The Commission is also expected to carry out a review of SFDR later this year. 

The ESAs noted other inconsistencies across the existing regulatory framework that may contribute to greenwashing, including a lack of standardised calculation of metrics, minimum standards that fall short of supporting high ambition, and an absence of regulation for widely used concepts like ‘impact investment’. 

In February, ESMA introduced a separate proposal for fund-labelling rules to tackle greenwashing, which would require any EU-domiciled fund with an ESG-related or impact-related label must meet an 80% sustainable investment threshold.

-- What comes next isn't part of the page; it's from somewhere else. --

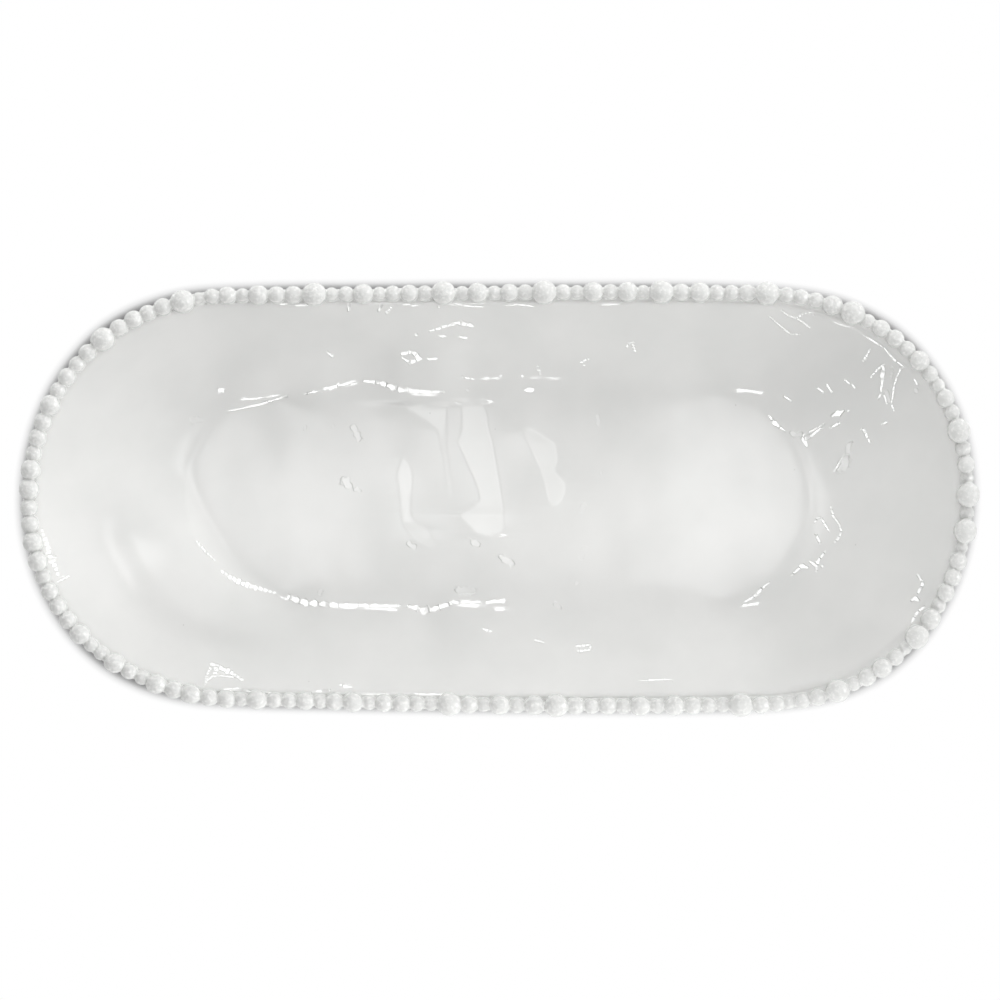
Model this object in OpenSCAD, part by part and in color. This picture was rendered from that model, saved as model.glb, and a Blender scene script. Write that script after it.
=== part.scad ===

“It’s important that the ESAs take the time between now and the final progress reports to continue to survey the market in light of the regulatory toolkit they already have and consider whether there are existing rules which can mitigate greenwashing,” said Victoria Hickman, Financial Regulation Counsel at Linklaters.  

“Supplementing these with guidance rather than new rules could be an effective approach,” she added. 

Common ground 

Experts speaking to ESG Investor were largely supportive of the ESAs agreed overarching definition of greenwashing.  

They defined greenwashing as: “A practice where sustainability-related statements, declarations, actions, or communications do not clearly and fairly reflect the underlying sustainability profile of an entity, a financial product, or financial services. This practice may be misleading to consumers, investors, or other market participants.” 

Hickman welcomed the ESAs’ attempt, highlighting the difficulty of generating a definition that is certain enough to build trust in the sustainable product market and provide clarity as to whether something is greenwashing, while avoiding being “so prescriptive that the market cannot evolve”. 

Lance from ICI Global questioned the need for the definition, arguing that its ultimate message that sustainability claims should be clear, fair and not misleading “is already the backbone of investor protection in the EU, and already applies to sustainability claims”.   

The ESAs final progress reports will be published in May 2024.